Photo from grammy.com
Photo from grammy.com

It really doesn’t help that Iggy pretty much takes anything said about her and handles it terribly on a website that has a little blue bird as their main insignia.

“Enjoy continuing to bang your head against that metaphoric brick wall & Savor this attention. I’m the only way you get ANY,” Iggy said in regards to Bank’s Hot 97 interview. Thus leading to Q-tip, a Hip-Hop “legend” who many people forget wrote one of the most homophobic verses of all time on “Georgie Porgie,” actually building up the nerve to “school” Iggy on the history of Hip-Hop. Overall, it was an abundance of cringe.

In the end of it all, Iggy won’t mind. She has a vast number of supporters, even though for some reason a number of girls who used to RT GIFS of her on Twitter suddenly act like they don’t like her. She’s getting her money, she’s happy, she makes catchy songs and she’ll fade away in two years or so, reaping every benefit she’s taking right now. Banks is acting a bit too stressed for her own good, Q-Tip backs her up by patronizing her and teaching her about the genre as if she’s a 4th grader, and Iggy responding horribly to all of that on Twitter. Rinse and Repeat.

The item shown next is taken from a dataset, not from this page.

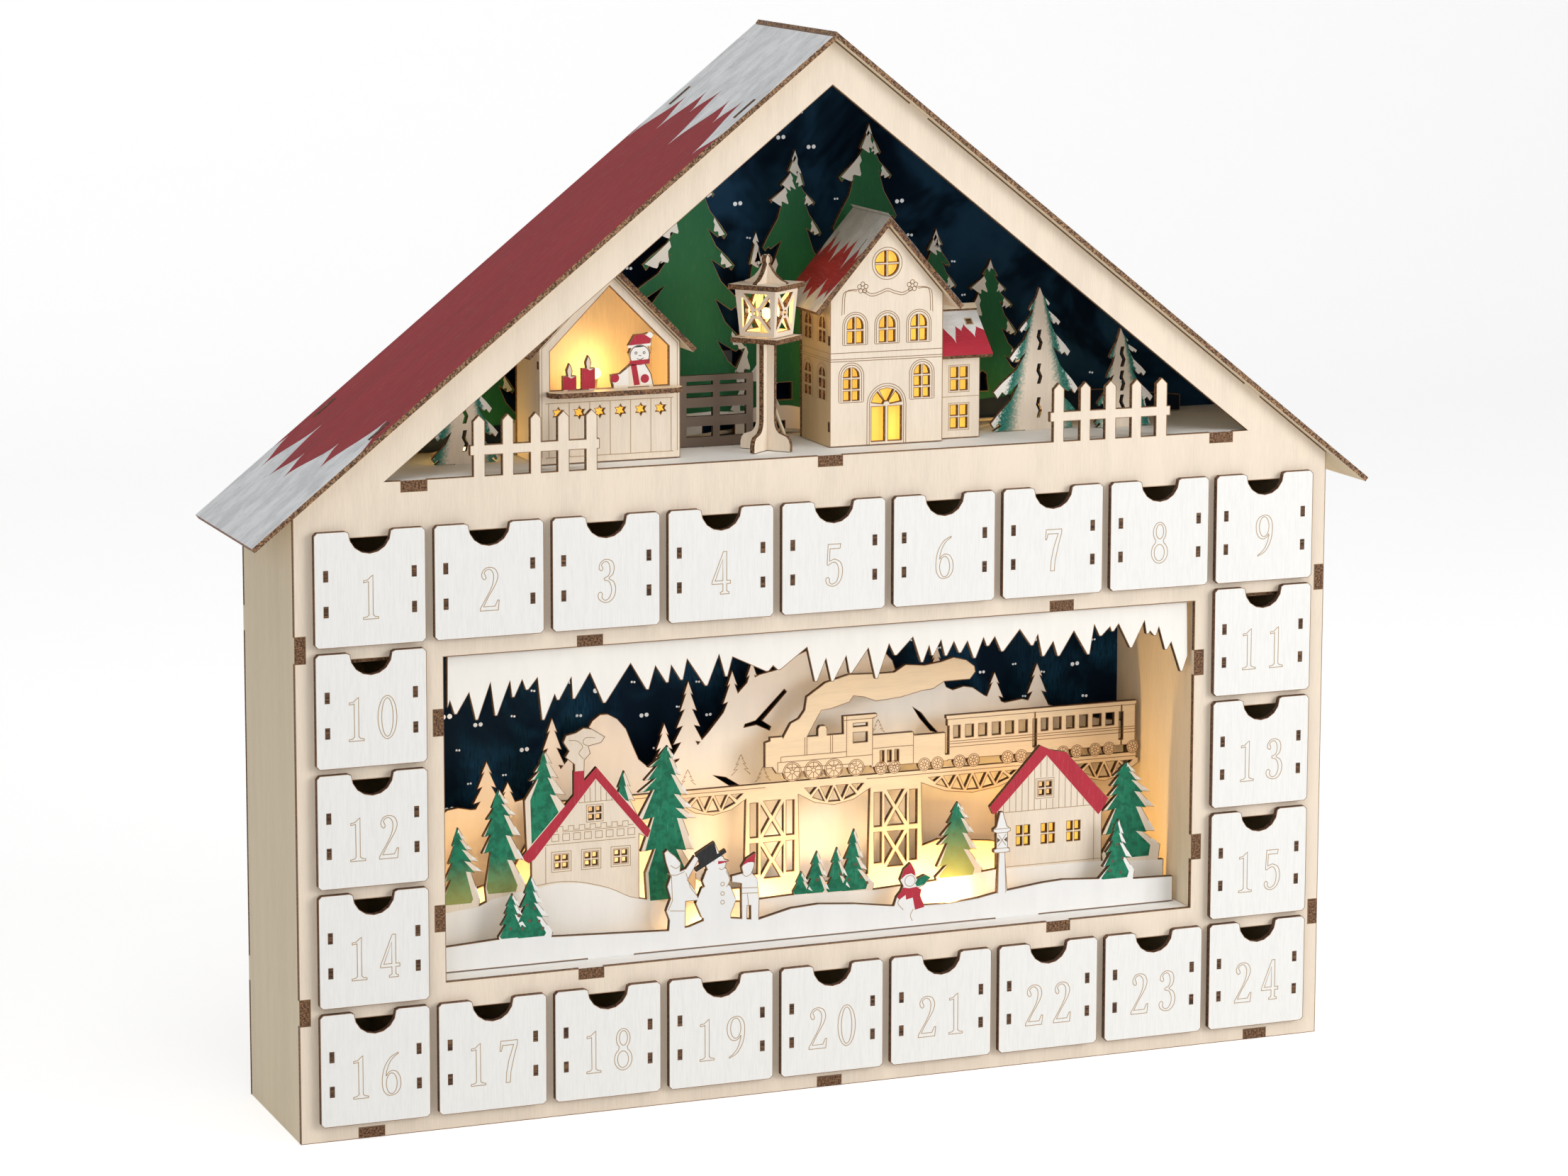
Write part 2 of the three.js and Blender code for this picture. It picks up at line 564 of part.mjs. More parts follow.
// The snow bank in front, with a snowman, children, firs and a lantern post
function snowBank() {
  const put = (shape, segments = 4) => standing(shape, BANK_FRONT, THIN, segments);
  const bank = ground(BANK_FRONT, [
    [-159.8, 70], [-137, 71.2], [-114, 70.2], [-65.3, 68], [-56, 68.8], [-50, 70.7], [-38, 70.7],
    [-26.2, 69], [-12, 72.3], [0, 73], [16, 71.6], [32.5, 69.2], [47.5, 68.2], [58.3, 68],
    [70.8, 69], [78.8, 70.4], [100, 72.8], [109.2, 73.3], [125.4, 72.2], [142.1, 70.8], [159.8, 70.3],
  ]);
  const firs = [
    fir([-130.3, 89], [[-133, 84], [-133.9, 81], [-135.5, 76.5], [-136.6, 72]],
      [[-127.5, 84], [-126.5, 80], [-125, 75]], 68),
    fir([-122.4, 95.5], [[-125.6, 88.6], [-127.5, 83], [-129, 77], [-130, 72]],
      [[-119.3, 88.6], [-118.2, 84], [-115.3, 78.3], [-113.7, 72]], 68),
    fir([134.6, 96.5], [[132.2, 91.9], [130.6, 87.3], [128.6, 82.8], [127.3, 76.9], [125.4, 72]],
      [[136.7, 90.3], [137.9, 86.1], [140.8, 79.8], [142.1, 74]], 68),
  ];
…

Iggy isn’t a threat, but a reminder. She is the new age Elvis. She is the reminder that Jazz was stolen by whites. She is the modern day reminder that cultural smudging and culture vulturing disguised as embracement is still around in black culture today and that hurts. It hurts when corporations don’t care about the art or even about the history or context that goes behind it. It hurts when the members of the Grammy Council aren’t acknowledging real artists’ craft, as preachy as that sounds and are going the “safe route” when it’s just playing fire with fire.